--- START Provided material ---
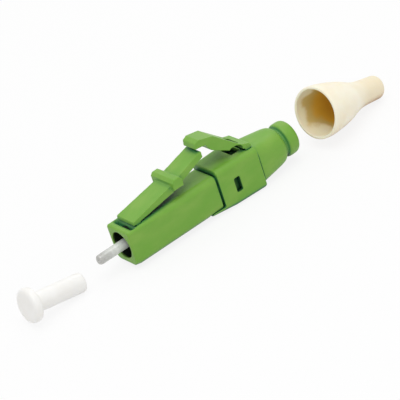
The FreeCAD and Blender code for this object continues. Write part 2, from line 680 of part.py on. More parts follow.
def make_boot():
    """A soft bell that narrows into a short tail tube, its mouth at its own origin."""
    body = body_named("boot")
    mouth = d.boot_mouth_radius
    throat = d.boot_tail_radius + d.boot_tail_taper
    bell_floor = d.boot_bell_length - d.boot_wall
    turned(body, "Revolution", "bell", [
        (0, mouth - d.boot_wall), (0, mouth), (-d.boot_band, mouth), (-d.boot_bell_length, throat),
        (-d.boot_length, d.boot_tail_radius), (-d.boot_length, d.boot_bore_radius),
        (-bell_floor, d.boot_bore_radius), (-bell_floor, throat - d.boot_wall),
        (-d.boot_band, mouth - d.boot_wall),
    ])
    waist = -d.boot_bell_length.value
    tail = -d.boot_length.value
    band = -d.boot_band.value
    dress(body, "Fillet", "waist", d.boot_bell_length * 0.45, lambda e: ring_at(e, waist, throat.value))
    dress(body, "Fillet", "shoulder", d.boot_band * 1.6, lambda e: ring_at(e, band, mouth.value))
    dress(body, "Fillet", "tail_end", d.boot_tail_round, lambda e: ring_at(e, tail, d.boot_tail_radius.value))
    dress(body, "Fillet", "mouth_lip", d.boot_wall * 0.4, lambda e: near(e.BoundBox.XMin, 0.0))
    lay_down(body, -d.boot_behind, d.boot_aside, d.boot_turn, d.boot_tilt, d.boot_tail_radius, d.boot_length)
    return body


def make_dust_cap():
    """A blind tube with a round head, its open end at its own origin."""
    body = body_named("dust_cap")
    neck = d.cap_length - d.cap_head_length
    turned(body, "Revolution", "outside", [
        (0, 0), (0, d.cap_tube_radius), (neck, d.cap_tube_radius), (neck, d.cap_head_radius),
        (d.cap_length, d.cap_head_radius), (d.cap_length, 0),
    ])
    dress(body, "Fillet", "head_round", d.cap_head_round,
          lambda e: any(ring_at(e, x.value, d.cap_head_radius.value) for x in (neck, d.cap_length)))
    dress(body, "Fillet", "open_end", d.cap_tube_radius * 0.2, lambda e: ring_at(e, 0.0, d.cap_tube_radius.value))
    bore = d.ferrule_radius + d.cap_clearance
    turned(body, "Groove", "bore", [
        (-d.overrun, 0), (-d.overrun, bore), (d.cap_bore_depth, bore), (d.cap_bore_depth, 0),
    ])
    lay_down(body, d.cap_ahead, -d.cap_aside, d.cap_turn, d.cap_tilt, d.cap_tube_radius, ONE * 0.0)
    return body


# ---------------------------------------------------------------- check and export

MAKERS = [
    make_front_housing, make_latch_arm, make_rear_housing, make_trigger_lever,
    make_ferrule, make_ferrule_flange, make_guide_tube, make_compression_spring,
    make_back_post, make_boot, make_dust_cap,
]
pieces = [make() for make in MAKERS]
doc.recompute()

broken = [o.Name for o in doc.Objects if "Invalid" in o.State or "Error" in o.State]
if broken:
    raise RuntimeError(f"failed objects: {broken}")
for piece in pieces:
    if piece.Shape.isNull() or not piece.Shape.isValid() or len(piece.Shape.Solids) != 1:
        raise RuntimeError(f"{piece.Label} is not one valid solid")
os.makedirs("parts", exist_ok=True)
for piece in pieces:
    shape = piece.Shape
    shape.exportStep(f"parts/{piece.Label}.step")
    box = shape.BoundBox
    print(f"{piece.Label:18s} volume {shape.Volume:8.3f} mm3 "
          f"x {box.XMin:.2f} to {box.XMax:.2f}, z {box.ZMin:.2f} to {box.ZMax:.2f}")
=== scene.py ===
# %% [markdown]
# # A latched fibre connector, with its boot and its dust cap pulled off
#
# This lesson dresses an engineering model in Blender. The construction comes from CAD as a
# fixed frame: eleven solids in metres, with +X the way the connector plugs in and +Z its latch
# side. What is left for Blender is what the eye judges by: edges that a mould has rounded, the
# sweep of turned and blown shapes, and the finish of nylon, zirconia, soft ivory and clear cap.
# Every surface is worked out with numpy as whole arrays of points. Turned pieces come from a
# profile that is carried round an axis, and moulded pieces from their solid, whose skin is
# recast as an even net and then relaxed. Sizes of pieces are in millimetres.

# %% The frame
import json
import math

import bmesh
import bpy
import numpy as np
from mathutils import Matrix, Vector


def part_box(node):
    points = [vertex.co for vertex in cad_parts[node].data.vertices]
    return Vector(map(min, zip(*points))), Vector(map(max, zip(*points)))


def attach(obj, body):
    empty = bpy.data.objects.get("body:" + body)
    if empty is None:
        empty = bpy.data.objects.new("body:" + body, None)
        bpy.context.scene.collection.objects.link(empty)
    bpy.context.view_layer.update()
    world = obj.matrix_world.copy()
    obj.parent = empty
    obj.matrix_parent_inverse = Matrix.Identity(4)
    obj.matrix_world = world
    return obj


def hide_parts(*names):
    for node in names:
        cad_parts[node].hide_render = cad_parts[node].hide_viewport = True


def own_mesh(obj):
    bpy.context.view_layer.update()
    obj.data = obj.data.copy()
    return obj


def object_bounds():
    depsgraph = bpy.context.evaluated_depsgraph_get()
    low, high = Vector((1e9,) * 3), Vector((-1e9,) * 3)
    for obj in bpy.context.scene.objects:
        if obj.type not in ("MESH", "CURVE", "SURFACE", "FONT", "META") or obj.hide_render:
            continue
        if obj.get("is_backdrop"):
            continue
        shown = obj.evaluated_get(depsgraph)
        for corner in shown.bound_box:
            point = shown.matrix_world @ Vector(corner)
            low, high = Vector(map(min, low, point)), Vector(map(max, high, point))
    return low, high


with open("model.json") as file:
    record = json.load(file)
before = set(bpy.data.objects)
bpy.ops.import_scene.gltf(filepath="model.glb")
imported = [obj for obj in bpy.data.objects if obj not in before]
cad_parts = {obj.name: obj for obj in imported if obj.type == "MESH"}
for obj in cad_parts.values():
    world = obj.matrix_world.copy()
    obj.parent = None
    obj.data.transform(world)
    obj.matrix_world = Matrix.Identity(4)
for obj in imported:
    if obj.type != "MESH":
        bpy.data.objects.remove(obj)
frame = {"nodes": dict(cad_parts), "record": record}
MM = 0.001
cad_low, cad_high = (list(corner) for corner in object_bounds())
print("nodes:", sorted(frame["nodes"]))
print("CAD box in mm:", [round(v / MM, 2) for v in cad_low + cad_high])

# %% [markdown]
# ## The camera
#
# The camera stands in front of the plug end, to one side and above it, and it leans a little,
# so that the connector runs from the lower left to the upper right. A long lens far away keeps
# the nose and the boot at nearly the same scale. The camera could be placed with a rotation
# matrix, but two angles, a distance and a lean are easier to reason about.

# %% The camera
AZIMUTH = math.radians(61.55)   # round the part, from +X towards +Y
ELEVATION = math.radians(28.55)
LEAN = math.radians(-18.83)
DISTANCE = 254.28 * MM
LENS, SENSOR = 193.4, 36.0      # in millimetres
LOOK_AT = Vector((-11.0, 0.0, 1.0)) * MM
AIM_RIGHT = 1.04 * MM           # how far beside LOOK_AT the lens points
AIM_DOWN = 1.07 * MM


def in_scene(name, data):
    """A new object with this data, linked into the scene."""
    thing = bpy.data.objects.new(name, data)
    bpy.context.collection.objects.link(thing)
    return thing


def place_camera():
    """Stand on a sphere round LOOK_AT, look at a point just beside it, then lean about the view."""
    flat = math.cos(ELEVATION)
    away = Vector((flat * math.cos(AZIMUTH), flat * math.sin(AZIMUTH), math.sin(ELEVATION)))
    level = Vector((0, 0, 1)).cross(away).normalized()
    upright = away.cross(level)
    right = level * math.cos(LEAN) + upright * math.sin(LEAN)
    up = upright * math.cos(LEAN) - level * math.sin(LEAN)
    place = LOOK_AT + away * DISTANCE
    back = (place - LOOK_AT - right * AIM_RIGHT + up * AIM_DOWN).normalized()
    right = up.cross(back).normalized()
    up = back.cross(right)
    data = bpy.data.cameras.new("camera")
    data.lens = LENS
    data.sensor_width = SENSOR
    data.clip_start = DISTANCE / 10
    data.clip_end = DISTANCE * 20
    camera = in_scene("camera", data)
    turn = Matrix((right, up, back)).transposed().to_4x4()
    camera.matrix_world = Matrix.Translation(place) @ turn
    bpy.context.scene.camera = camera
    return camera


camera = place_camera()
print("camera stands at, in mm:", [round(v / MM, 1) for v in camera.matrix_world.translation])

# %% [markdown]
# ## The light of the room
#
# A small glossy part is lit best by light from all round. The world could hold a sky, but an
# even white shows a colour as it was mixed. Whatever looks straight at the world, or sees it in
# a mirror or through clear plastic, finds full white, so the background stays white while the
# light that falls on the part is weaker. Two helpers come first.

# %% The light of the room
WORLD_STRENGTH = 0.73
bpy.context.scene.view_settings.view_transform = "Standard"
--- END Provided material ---
— Request —
Within the listing above, the range opens at the line with "box = shape.BoundBox" and closes at the line with "shown = obj.evaluated_get(depsgraph)". Reproduce exactly the lines of that range, including both ends.

— Task solution —
    box = shape.BoundBox
    print(f"{piece.Label:18s} volume {shape.Volume:8.3f} mm3 "
          f"x {box.XMin:.2f} to {box.XMax:.2f}, z {box.ZMin:.2f} to {box.ZMax:.2f}")
=== scene.py ===
# %% [markdown]
# # A latched fibre connector, with its boot and its dust cap pulled off
#
# This lesson dresses an engineering model in Blender. The construction comes from CAD as a
# fixed frame: eleven solids in metres, with +X the way the connector plugs in and +Z its latch
# side. What is left for Blender is what the eye judges by: edges that a mould has rounded, the
# sweep of turned and blown shapes, and the finish of nylon, zirconia, soft ivory and clear cap.
# Every surface is worked out with numpy as whole arrays of points. Turned pieces come from a
# profile that is carried round an axis, and moulded pieces from their solid, whose skin is
# recast as an even net and then relaxed. Sizes of pieces are in millimetres.

# %% The frame
import json
import math

import bmesh
import bpy
import numpy as np
from mathutils import Matrix, Vector


def part_box(node):
    points = [vertex.co for vertex in cad_parts[node].data.vertices]
    return Vector(map(min, zip(*points))), Vector(map(max, zip(*points)))


def attach(obj, body):
    empty = bpy.data.objects.get("body:" + body)
    if empty is None:
        empty = bpy.data.objects.new("body:" + body, None)
        bpy.context.scene.collection.objects.link(empty)
    bpy.context.view_layer.update()
    world = obj.matrix_world.copy()
    obj.parent = empty
    obj.matrix_parent_inverse = Matrix.Identity(4)
    obj.matrix_world = world
    return obj


def hide_parts(*names):
    for node in names:
        cad_parts[node].hide_render = cad_parts[node].hide_viewport = True


def own_mesh(obj):
    bpy.context.view_layer.update()
    obj.data = obj.data.copy()
    return obj


def object_bounds():
    depsgraph = bpy.context.evaluated_depsgraph_get()
    low, high = Vector((1e9,) * 3), Vector((-1e9,) * 3)
    for obj in bpy.context.scene.objects:
        if obj.type not in ("MESH", "CURVE", "SURFACE", "FONT", "META") or obj.hide_render:
            continue
        if obj.get("is_backdrop"):
            continue
        shown = obj.evaluated_get(depsgraph)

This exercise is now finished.